VicKAM: Visual Conceptual Knowledge Guided Action Map for Weakly Supervised Group Activity Recognition
Zhuming Wang, Yihao Zheng, Jiarui Li, Yaofei Wu, Yan Huang, Zun Li, Lifang Wu, Liang Wang
TL;DR
VicKAM tackles weakly supervised group activity recognition by introducing visual conceptual knowledge to ground action semantics in visual representations. It constructs action prototypes from labeled data and builds activity-specific action statistics, then generates action maps via image correlation to capture where actions occur, subsequently enriching these maps with semantic embeddings. The method uses a two-stage training regime that first leverages individual annotations and then operates without them, combining global and group-level cues for final GAR predictions. Experiments on Volleyball and NBA datasets demonstrate strong performance, particularly under limited data, while revealing some domain-transfer challenges and the need for actor-level supervision for knowledge grounding.
Abstract
Existing weakly supervised group activity recognition methods rely on object detectors or attention mechanisms to capture key areas automatically.
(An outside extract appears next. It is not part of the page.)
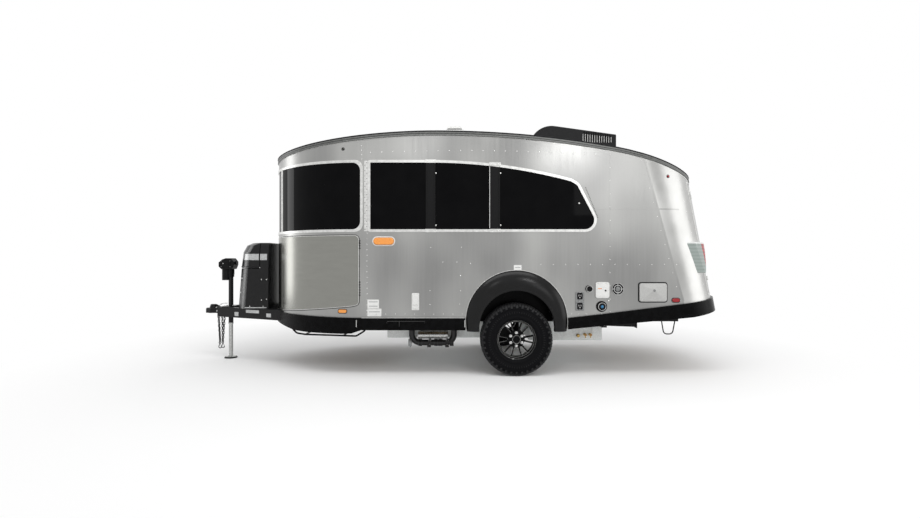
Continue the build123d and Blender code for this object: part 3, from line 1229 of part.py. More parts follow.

However, they overlook the semantic information associated with captured areas, which may adversely affect the recognition performance. In this paper, we propose a novel framework named Visual Conceptual Knowledge Guided Action Map (VicKAM) which effectively captures the locations of individual actions and integrates them with action semantics for weakly supervised group activity recognition.It generates individual action prototypes from training set as visual conceptual knowledge to bridge action semantics and visual representations. Guided by this knowledge, VicKAM produces action maps that indicate the likelihood of each action occurring at various locations, based on image correlation theorem. It further augments individual action maps using group activity related statistical information, representing individual action distribution under different group activities, to establish connections between action maps and specific group activities. The augmented action map is incorporated with action semantic representations for group activity recognition.Extensive experiments on two public benchmarks, the Volleyball and the NBA datasets, demonstrate the effectiveness of our proposed method, even in cases of limited training data. The code will be released later.